Enjoy a visit to the Sheldon Museum of Art.
(upbeat music) Explore the rain of late night's former King (upbeat music) and a tour of the Flat Water Folk Art Museum.
(upbeat music) (upbeat music) (upbeat music) (upbeat music) (upbeat music) ♪ MUSIC ♪ NARRATOR: To visit the Sheldon Museum of Art is a chance to commune with the famous.
And works with great histories... up and coming new talents; ... and pieces fresh off the easel.
BRANDON RUUD: This painting by Jaune Quick-To-See Smith is the most recent painting acquisition for the museum, so the paint on it is pretty fresh.
NARRATOR: The acquisition reflects a shifting priority to increase the number of works by talented emerging artists as well as those artists traditionally underrepresented in most every museum in the world.
BRANDON: Its also part of the museum's mission to showcase the great diversity of American artists, women artists, artists of color, and Native American artists like Jaune Quick-To-See Smith.
NARRATOR: Curator Brandon Ruud helped select pieces like this one for a year-long exhibition of paintings that will rotate in from the museum's widely-respected permanent collection...a collection carefully acquired through the last 125 years by the Sheldon Art Association.
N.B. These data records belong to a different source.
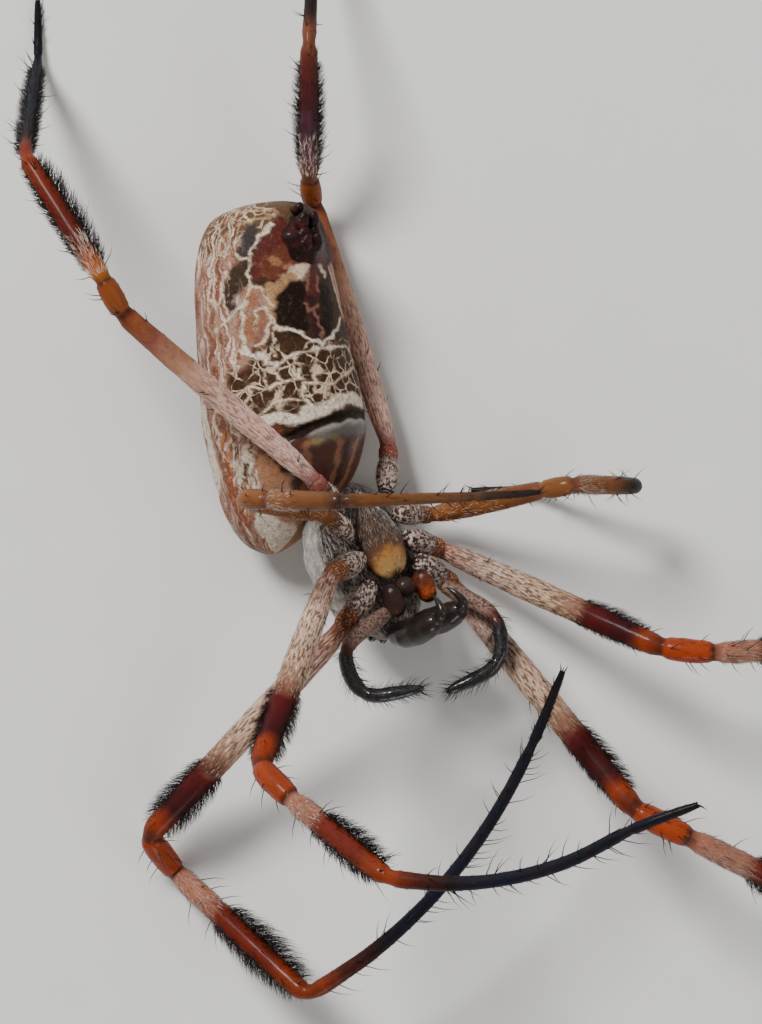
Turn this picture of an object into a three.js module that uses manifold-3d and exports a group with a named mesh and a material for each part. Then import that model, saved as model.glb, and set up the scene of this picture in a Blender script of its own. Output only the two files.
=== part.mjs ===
// Golden silk orb weaver, an adult female at life size, resting on its back and left flank.
// Millimetres, +Z up. The belly looks up, the head points to -Y and the spinnerets to +Y.
// The origin is the centre of the bounding box's underside.
import * as THREE from "three";
import { mergeVertices } from "three/addons/utils/BufferGeometryUtils.js";
import Module from "manifold-3d";

// Gaps
const GAP = 0.3;
const SEAT_GAP = 0.42;
const EYE_GAP = 0.25;

// Cephalothorax, in its own frame: x to the head, y to the right, z to the belly
const PROSOMA = {
  centre: new THREE.Vector3(0.19, -1.07, 4.7),
  heading: -65.8,
  roll: -45,
};
const CARAPACE = {
  rear: -3.0,
  front: 4.6,
  halfWidth: 3.0,
  headHalfWidth: 1.95,
  rim: -1.65,
  height: 2.6,
  keel: 0.2,
  // Powers that fill the oval out at the head and at the rear, and how much broader the blunt head is
  headPower: 0.55,
  rearPower: 0.85,
  headStart: 0.8,
  blunt: 0.15,
};
const PEDICEL = { radius: 0.5, length: 1.0, sunk: 0.6, drop: 0.45 };
const STERNUM = { rear: -2.3, front: 1.95, halfWidth: 1.32, top: 0.1, bottom: -1.1, bevel: 0.25 };
const LABIUM = { x: 2.62, z: -0.2, length: 0.38, halfWidth: 0.36, depth: 0.5 };
const MAXILLA = { x: 2.95, y: 1.12, z: -0.15, length: 0.78, halfWidth: 0.46, depth: 0.72 };
const CHELICERA = {
  x: 4.5,
  y: 0.84,
  top: -1.1,
  length: 3.0,
  radius: 0.68,
  fang: 1.1,
  fangRadius: 0.24,
  fangTip: 0.08,
};
const EYE_RADIUS = 0.24;
const EYES = [
  { name: "front_median", x: 4.4, y: 0.42 },
  { name: "rear_median", x: 3.8, y: 0.42 },
  { name: "front_side", x: 4.1, y: 1.25 },
  { name: "rear_side", x: 3.45, y: 1.45 },
];

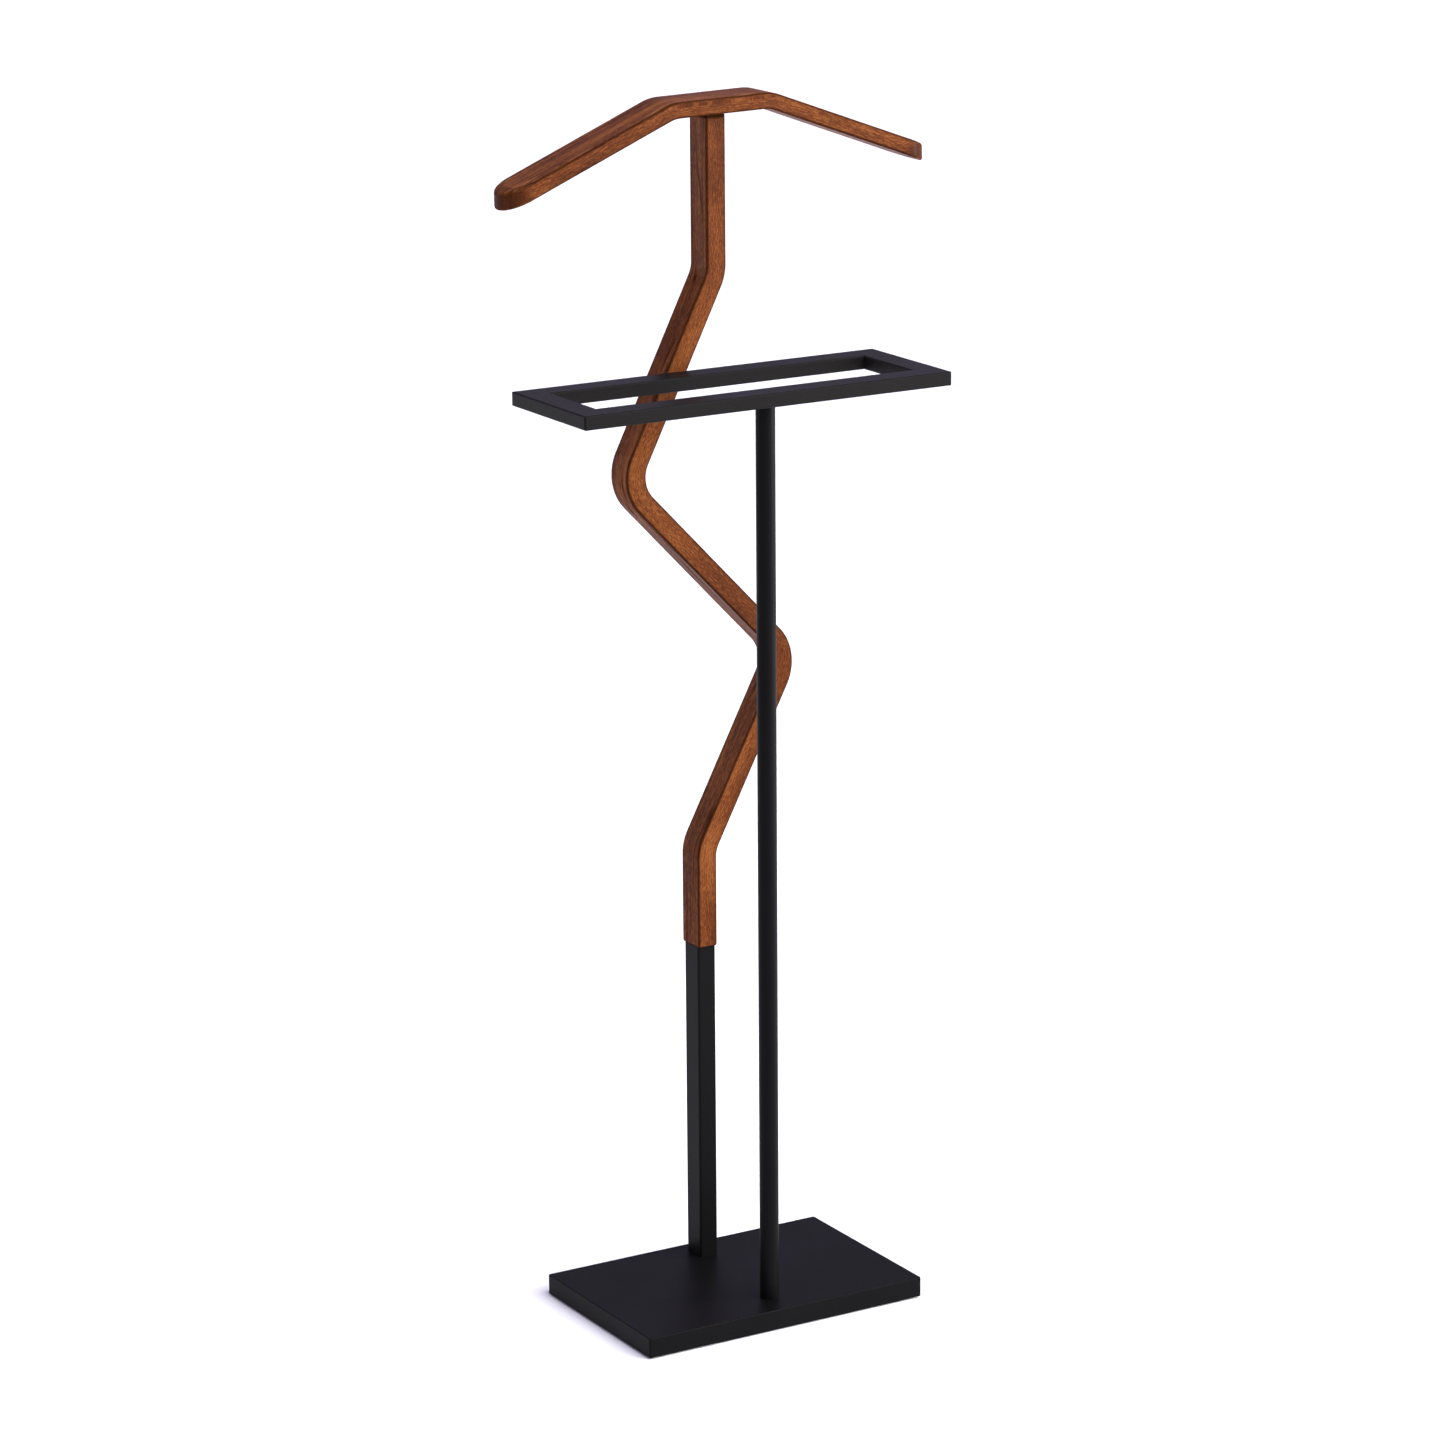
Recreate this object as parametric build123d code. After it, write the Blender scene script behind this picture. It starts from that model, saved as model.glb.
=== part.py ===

BRANDON: We are very fortunate to have examples by some of the premiere artists in American art history.
Eastman Johnson, John Singer Sargent, Thomas Eakins, Marsden Hartley, Joseph Stella.
In addition to that, it's an active collection.
We're always looking for new ways to expand the collection, new ways to redefine what it means to be an American artist or what American art means.
NARRATOR: One of the Sheldon's newest and proudest acquisitions is a work by another well-known artist, who had been overlooked by many for years.
BRANDON: It's undoubtedly the most significant um painting acquisition that the Sheldon has made over the several last years.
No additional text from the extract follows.